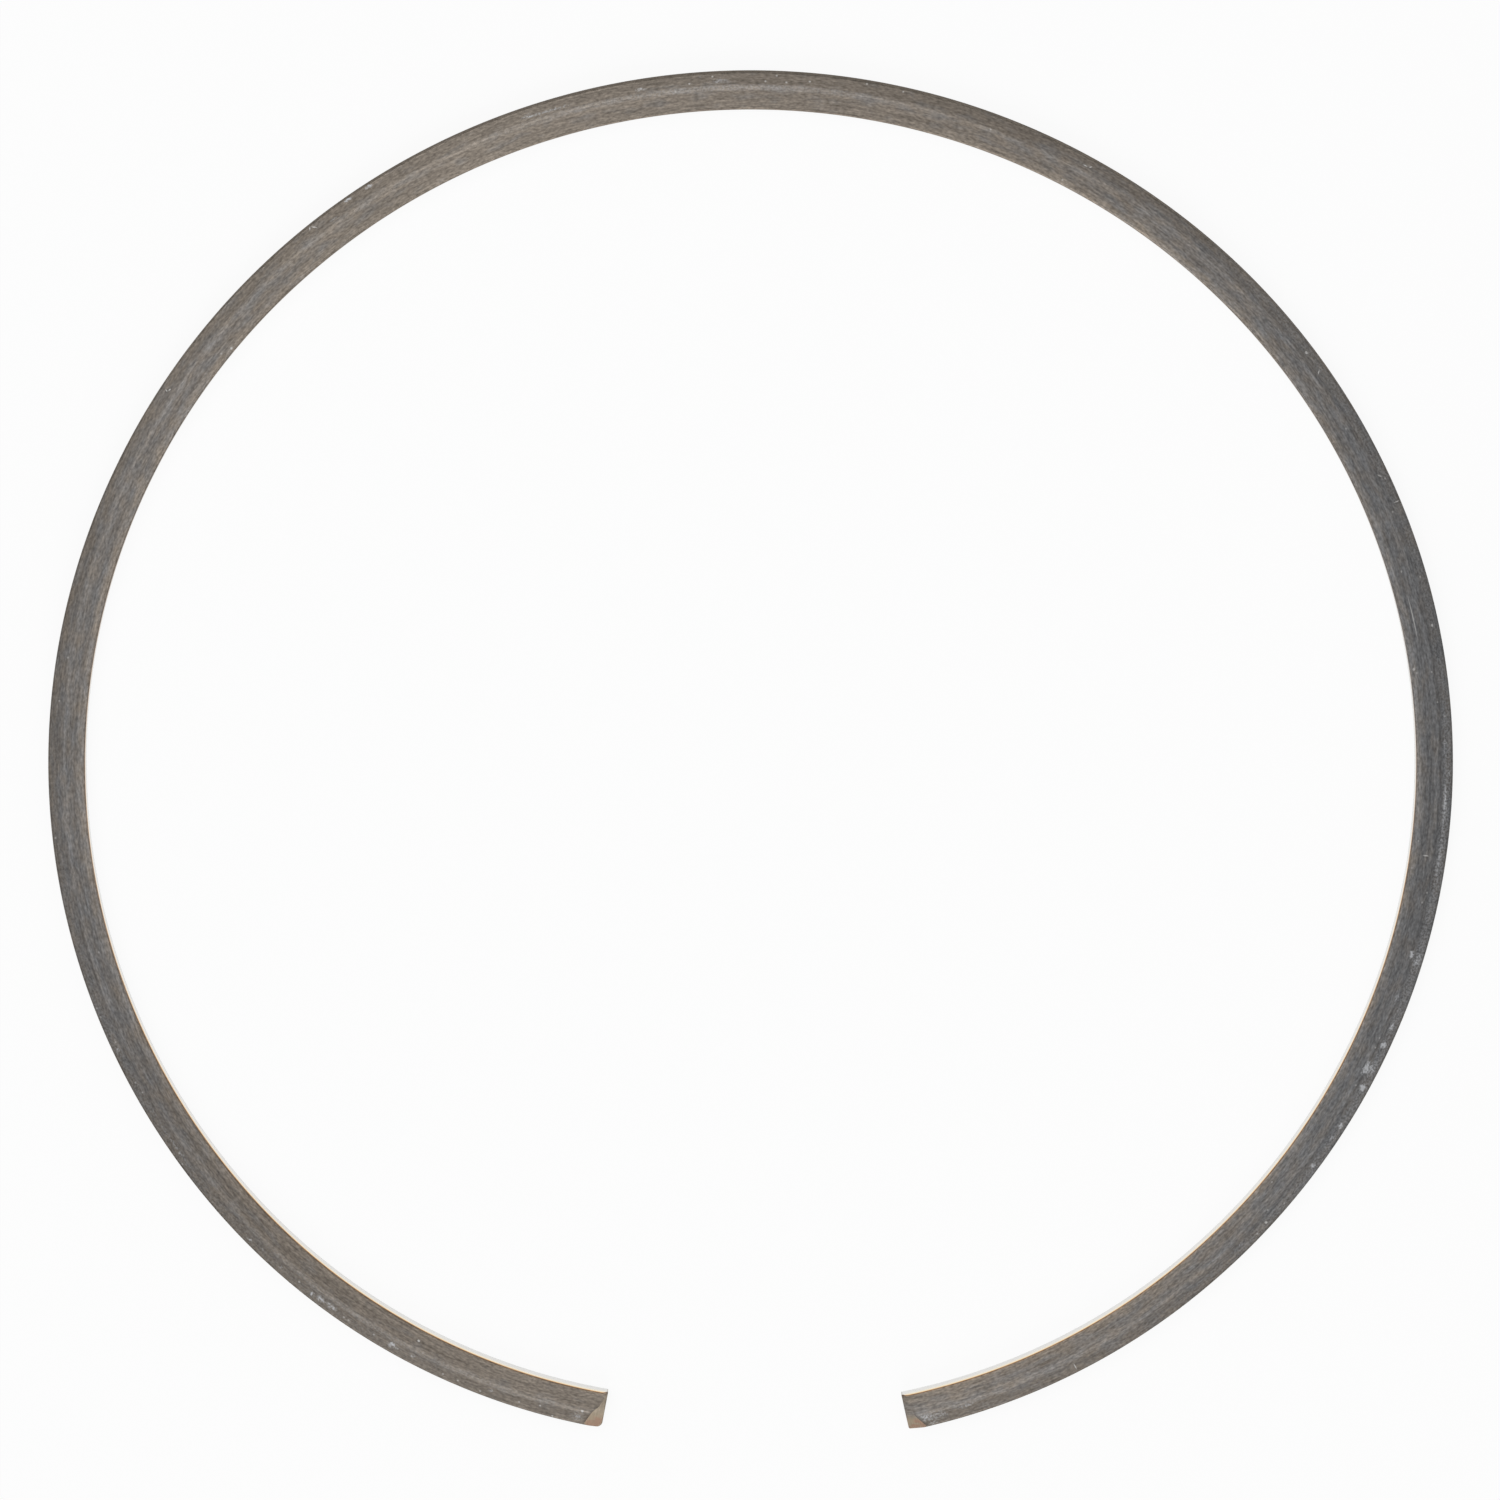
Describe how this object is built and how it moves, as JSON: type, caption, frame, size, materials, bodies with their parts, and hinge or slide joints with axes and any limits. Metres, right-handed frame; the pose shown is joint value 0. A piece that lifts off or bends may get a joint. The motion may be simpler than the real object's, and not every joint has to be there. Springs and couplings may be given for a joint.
{
  "type": "snap ring",
  "caption": "Open ring of flat spring steel wire that snaps into a groove inside a round housing and keeps the parts behind it from sliding out.",
  "frame": {"origin": "centre of the ring's main arc, halfway through its thickness, in the free state", "axes": "+Z square to the ring's flat faces, out of the bevelled face; -Y through the middle of the open gap"},
  "size_m": [0.181, 0.178, 0.0028],
  "materials": {
    "dark_spring_steel": "satin"
  },
  "bodies": {
    "root": {"snap_ring": "dark_spring_steel"}
  },
  "joints": []
}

------------------------------------

# PROMPT
Your task is to quote the listing above word for word.

# ANSWER TO THE TASK
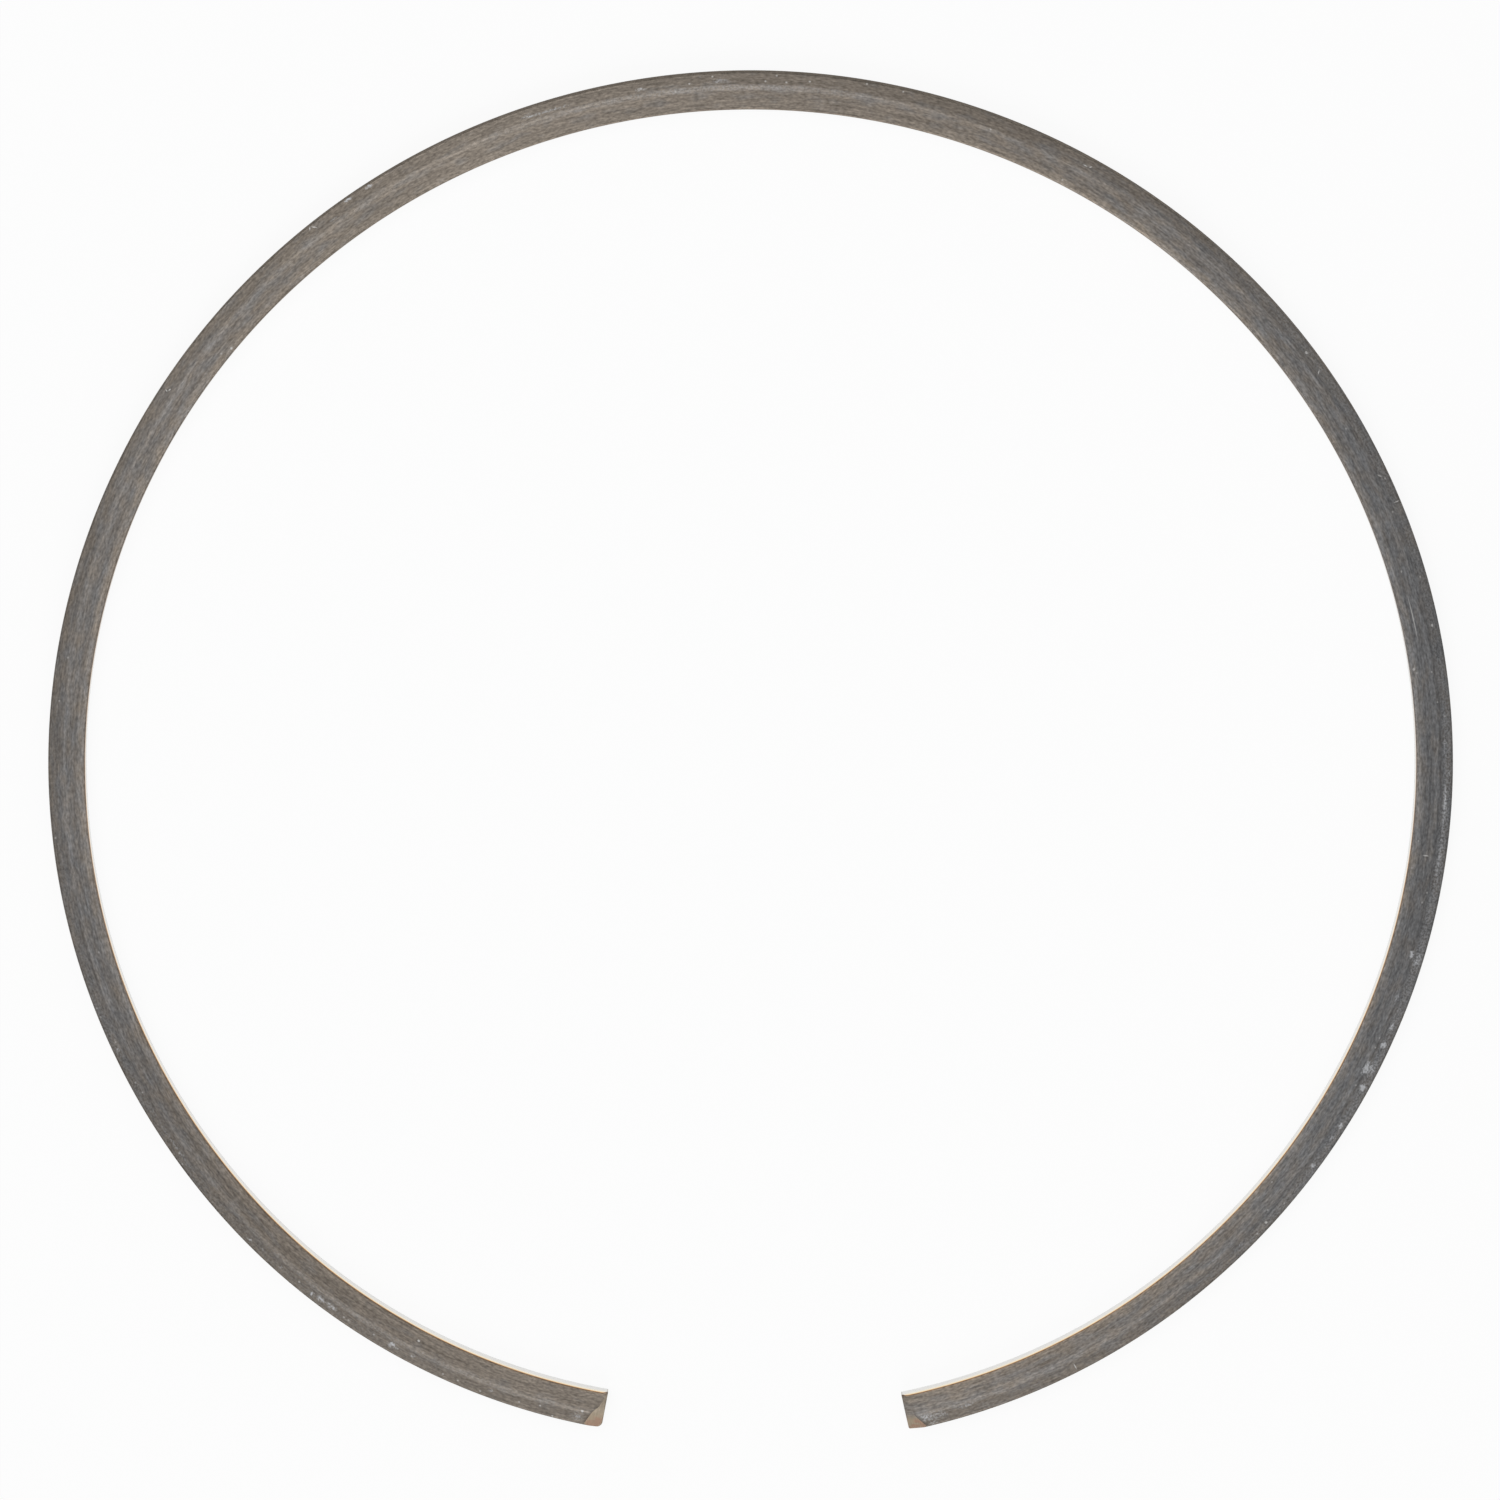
Describe how this object is built and how it moves, as JSON: type, caption, frame, size, materials, bodies with their parts, and hinge or slide joints with axes and any limits. Metres, right-handed frame; the pose shown is joint value 0. A piece that lifts off or bends may get a joint. The motion may be simpler than the real object's, and not every joint has to be there. Springs and couplings may be given for a joint.
{
  "type": "snap ring",
  "caption": "Open ring of flat spring steel wire that snaps into a groove inside a round housing and keeps the parts behind it from sliding out.",
  "frame": {"origin": "centre of the ring's main arc, halfway through its thickness, in the free state", "axes": "+Z square to the ring's flat faces, out of the bevelled face; -Y through the middle of the open gap"},
  "size_m": [0.181, 0.178, 0.0028],
  "materials": {
    "dark_spring_steel": "satin"
  },
  "bodies": {
    "root": {"snap_ring": "dark_spring_steel"}
  },
  "joints": []
}